The Re-Blease-ing of South Carolina

By Charlie Smith, Charleston, SC

A distant relative of mine on both my mother’s and father’s sides of the family (yes, I am a native South Carolinian) was once elected to the office now held by Governor Mark Sanford. One of the sayings that got him elected and kept him in office as a noted 20th century…yes 20th Century…Governor and later U.S. Senator was his declaration that “To educate a nigger is to ruin a good field hand.” Sayings like this and equally offensive daily rants during his tenure as Governor and later as US Senator were designed to pit poor white upstate millworkers and sharecroppers against African Americans and against the evil politically dominant Charleston “aristocrats” and “dandies”; the kind of man he described as “…some fellow who does nothing, lives on his daddy’s name and doesn’t pay his debts.”; and more colorfully as those who “fiddled away their nights watching decadent theater shows, yelling with delight at a foul mouth Yankee woman and a man dressed as “The Pink Lady.”

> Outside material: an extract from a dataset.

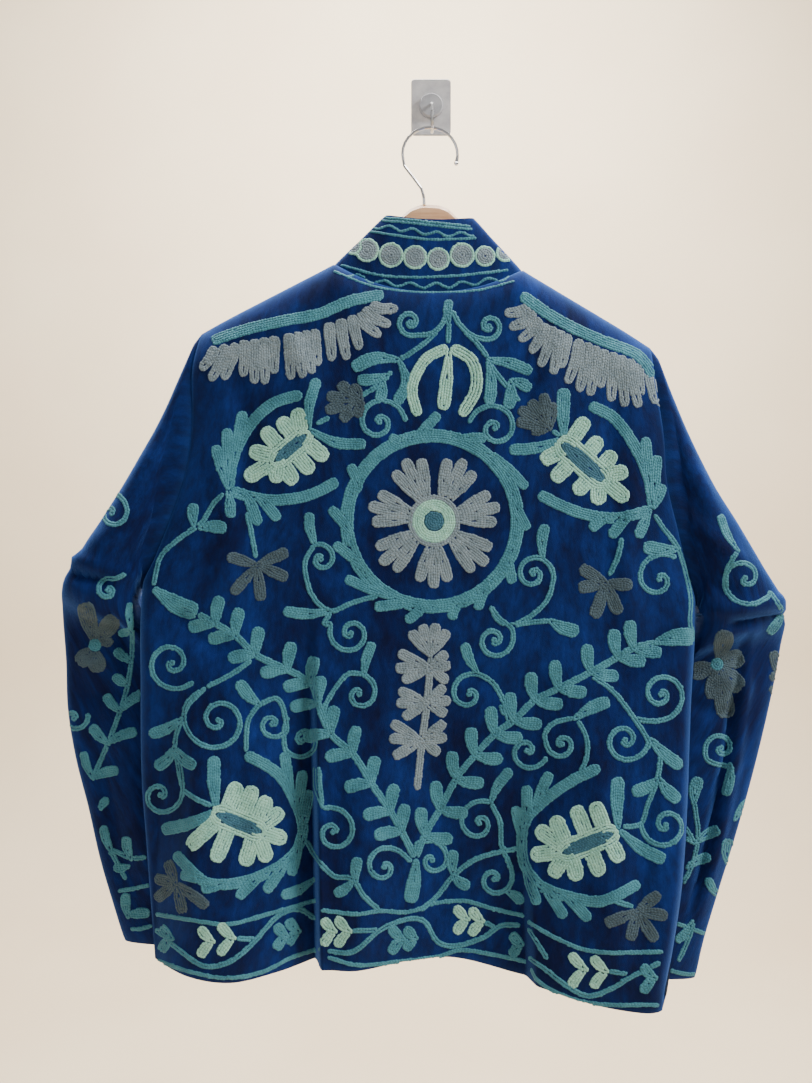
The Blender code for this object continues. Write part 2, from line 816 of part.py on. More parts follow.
def hanger_top(x):
    """Height of the hanger's upper edge: a dome at the neck, then just under the seams."""
    shoulder = top_edge_z(max(abs(x), NECK_HALF), False) - HANGER_CLEARANCE
    shoulder -= HANGER_TIP_DROP * smooth_rise((abs(x) - HANGER_TIP_FROM) / HANGER_TIP_RUN)
    dome = curve_value([row.x for row in HANGER_DOME], [row.z for row in HANGER_DOME], abs(x))
    past_dome = smooth_rise((abs(x) - HANGER_DOME[-1].x) / HANGER_NECK_RUN)
    under = mix(dome, shoulder, past_dome)
    return min(under, shoulder) if abs(x) > NECK_HALF else under


def build_hanger():
    """Flat wooden hanger, deepest at its neck."""
    vertices = []
    for station in range(HANGER_STATIONS + 1):
        along = math.sin(math.pi * (station / HANGER_STATIONS - 0.5))
        x = HANGER_HALF * mix(along**3, along, HANGER_EVEN_SHARE)
        top = hanger_top(x)
        end = roll(HANGER_HALF - abs(x), HANGER_END_RADIUS)
        neck = 1.0 - smooth_rise(abs(x) / HANGER_NECK_REACH)
        height = mix(HANGER_ARM_HEIGHT, HANGER_NECK_HEIGHT, neck) * max(end, HANGER_END_HEIGHT)
        half_depth = HANGER_HALF_DEPTH * max(end, HANGER_END_DEPTH)
        for side in range(HANGER_SIDES):
            angle = 2.0 * math.pi * side / HANGER_SIDES
            y = HANGER_Y + half_depth * math.sin(angle)
            z = top - 0.5 * height * (1.0 - math.cos(angle))
            vertices.append(hang(Vector((x, y, z))))
    material = make_material("hanger_wood", HANGER_WOOD, 0.45)
    make_node("hanger_body", vertices, ring_faces(HANGER_STATIONS + 1, HANGER_SIDES), material)


def hook_path():
    """Middle line of the hanger's wire hook, from its tip to the wood."""
    path = []
    for step in range(HOOK_ARC_STEPS + 1):
        angle = math.radians(mix(HOOK_ARC_FROM, HOOK_ARC_TO, step / HOOK_ARC_STEPS))
        x = HOOK_ARC_X + HOOK_ARC_RADIUS * math.cos(angle)
        z = -HOOK_ARC_RADIUS + HOOK_ARC_RADIUS * math.sin(angle)
        y = CROWN_Y - HOOK_SETBACK * smooth_rise((angle - 0.5 * math.pi) / math.pi)
        path.append(Vector((x, y, z)))
    path.extend(Vector(point) for point in HOOK_SHANK)
    return path


def build_hanger_hook():
    """Chromed wire with a small ball at its tip."""
    path = hook_path()
    wire = [HOOK_WIRE_RADIUS] * (len(path) - 1)
    radii = [HOOK_TIP_START, HOOK_TIP_NECK, HOOK_TIP_RADIUS, HOOK_TIP_NECK] + wire
    along = (path[1] - path[0]).normalized()
    lead = [path[0] - along * back for back in HOOK_TIP_LEADS]
    vertices, faces = tube_mesh(lead + path, radii, WIRE_SIDES)
    material = make_material("hook_chrome", HOOK_CHROME, 0.18, metallic=1.0)
    make_node("hanger_hook", [hang(vertex) for vertex in vertices], faces, material)


def build_wall_hook():
    """Clear plate on the wall, its round boss and the metal hook on it."""
    outline = []
    for centre_x, centre_z, start in ((1, 1, 0), (-1, 1, 90), (-1, -1, 180), (1, -1, 270)):
        for step in range(CORNER_STEPS + 1):
            angle = math.radians(start + 90.0 * step / CORNER_STEPS)
            x = centre_x * (0.5 * PLATE_WIDTH - PLATE_CORNER) + PLATE_CORNER * math.cos(angle)
            z = centre_z * (0.5 * PLATE_HEIGHT - PLATE_CORNER) + PLATE_CORNER * math.sin(angle)
            outline.append((x, z))
    vertices = []
    for depth, inset in ((0.0, 0.0), (PLATE_CHAMFER - PLATE_DEPTH, 0.0),
                         (-PLATE_DEPTH, PLATE_CHAMFER)):
        for x, z in outline:
            scale = 1.0 - 2.0 * inset / PLATE_WIDTH
            vertices.append(Vector((x * scale, depth, z * scale)))
    clear = make_material("plate_clear", PLATE_CLEAR, 0.15, alpha=0.5)
    make_node("wall_plate", vertices, ring_faces(3, len(outline)), clear)

    front = -PLATE_DEPTH - SEAM_GAP
    vertices = []
    for depth, radius in ((front, BOSS_RADIUS),
                          (front - BOSS_DEPTH + BOSS_CHAMFER, BOSS_RADIUS),
                          (front - BOSS_DEPTH, BOSS_RADIUS - BOSS_CHAMFER)):
        for side in range(BOSS_SIDES):
            angle = 2.0 * math.pi * side / BOSS_SIDES
            vertices.append(Vector((radius * math.cos(angle), depth, radius * math.sin(angle))))
    boss = make_material("boss_clear", BOSS_CLEAR, 0.12, alpha=0.6)
    make_node("hook_boss", vertices, ring_faces(3, BOSS_SIDES), boss)

    start = front - BOSS_DEPTH - SEAM_GAP
    trough = CROWN_Z - HOOK_WIRE_RADIUS - SEAM_GAP - WALL_WIRE_RADIUS
    path = [Vector((CROWN_X, start - out, z)) for out, z in WALL_WIRE_DROP]
    reach = -CROWN_Y + start - WALL_WIRE_DROP[-1][0]
    for step in range(WALL_WIRE_STEPS + 1):
        angle = math.radians(180.0 + WALL_WIRE_SWEEP * step / WALL_WIRE_STEPS)
        z = trough + abs(reach) * (1.0 + math.sin(angle))
        path.append(Vector((CROWN_X, CROWN_Y - reach * math.cos(angle), z)))
    vertices, faces = tube_mesh(path, [WALL_WIRE_RADIUS] * len(path), WIRE_SIDES)
    steel = make_material("hook_steel", HOOK_STEEL, 0.25, metallic=1.0)
    make_node("wall_hook", vertices, faces, steel)


def main():
    """Clear the scene and build every piece."""
    for old in list(bpy.data.objects):
        bpy.data.objects.remove(old)
    build_cloth()
    build_hanger()
    build_hanger_hook()
    build_wall_hook()


main()
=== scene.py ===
"""Looks of the embroidered velvet jacket that hangs, back outwards, on a hanger and a wall hook.

Lengths are millimetres in the garment's own frame until a mesh is made, which is in metres in
the frame of the CAD model. The garment's frame has x across the back, z up from the crown of
the hanger's hook and y as in the world, where the wall is y = 0 and the room is at -y.
"""
import logging
import math
from dataclasses import dataclass, field
from enum import Enum
from typing import NamedTuple

import bpy
import numpy as np
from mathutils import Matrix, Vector
from mathutils.bvhtree import BVHTree


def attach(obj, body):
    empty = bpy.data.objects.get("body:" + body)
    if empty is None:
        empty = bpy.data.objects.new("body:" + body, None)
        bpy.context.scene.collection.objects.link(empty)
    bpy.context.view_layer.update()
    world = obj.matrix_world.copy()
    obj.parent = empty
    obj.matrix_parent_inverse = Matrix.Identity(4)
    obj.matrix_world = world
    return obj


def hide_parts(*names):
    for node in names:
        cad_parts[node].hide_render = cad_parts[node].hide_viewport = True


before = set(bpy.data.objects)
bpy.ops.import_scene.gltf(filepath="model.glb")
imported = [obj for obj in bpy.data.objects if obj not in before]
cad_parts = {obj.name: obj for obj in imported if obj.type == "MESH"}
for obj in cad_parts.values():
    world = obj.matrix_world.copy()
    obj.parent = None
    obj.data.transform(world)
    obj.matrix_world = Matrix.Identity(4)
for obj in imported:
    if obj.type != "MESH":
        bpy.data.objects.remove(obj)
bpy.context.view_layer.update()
LOG = logging.getLogger("jacket")
MM = 0.001
BODY = "root"
# share of a crease over which it rises at its start and dies out at its end, and how far its
# width grows from one end to the other
CREASE_END = 0.3
CREASE_START_WIDTH = 0.75
CREASE_WIDENING = 0.5


def smooth_rise(value: np.ndarray) -> np.ndarray:
    """Rise from 0 to 1 with level ends."""
    value = np.clip(value, 0.0, 1.0)
    return value * value * (3.0 - 2.0 * value)


def roll(distance: np.ndarray, radius: np.ndarray) -> np.ndarray:
    """Quarter round: 0 at an edge, 1 from radius inwards."""
    return np.sqrt(1.0 - (1.0 - np.clip(distance / radius, 0.0, 1.0)) ** 2)


def mix(first: np.ndarray, second: np.ndarray, share: np.ndarray) -> np.ndarray:
    """Value between first and second."""
    return first + (second - first) * share


def curve_value(keys: np.ndarray, values: np.ndarray, at: np.ndarray) -> np.ndarray:
    """Read a smooth curve through a table.

    Args:
        keys: Rising keys of the table.
        values: Value at each key.
        at: Places to read.

    Returns:
        The curve's value at each place.
    """
    keys = np.asarray(keys, float)
    values = np.asarray(values, float)
    last = len(keys) - 1
    at = np.clip(np.asarray(at, float), keys[0], keys[-1])
    slot = np.clip(np.searchsorted(keys, at, side="left") - 1, 0, last - 1)
    low = np.maximum(np.arange(last + 1) - 1, 0)
    high = np.minimum(np.arange(last + 1) + 1, last)
    slopes = (values[high] - values[low]) / (keys[high] - keys[low])
    span = keys[slot + 1] - keys[slot]
    t = (at - keys[slot]) / span
    return ((2 * t**3 - 3 * t**2 + 1) * values[slot]
            + (t**3 - 2 * t**2 + t) * span * slopes[slot]
            + (3 * t**2 - 2 * t**3) * values[slot + 1]
            + (t**3 - t**2) * span * slopes[slot + 1])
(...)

As governor, Coleman Livingston Blease fought with all his might against a law that would require all children under the age of fourteen in South Carolina to attend school. He preached against this legislation to poor whites ranting that “The Bible says a great deal about obedience to parents and reverence for parents and believing in the Book and its teachings, as I do. I say to the parents, and for the sake of their children, our country and for their future, keep within your own control the rearing and education of your own children.”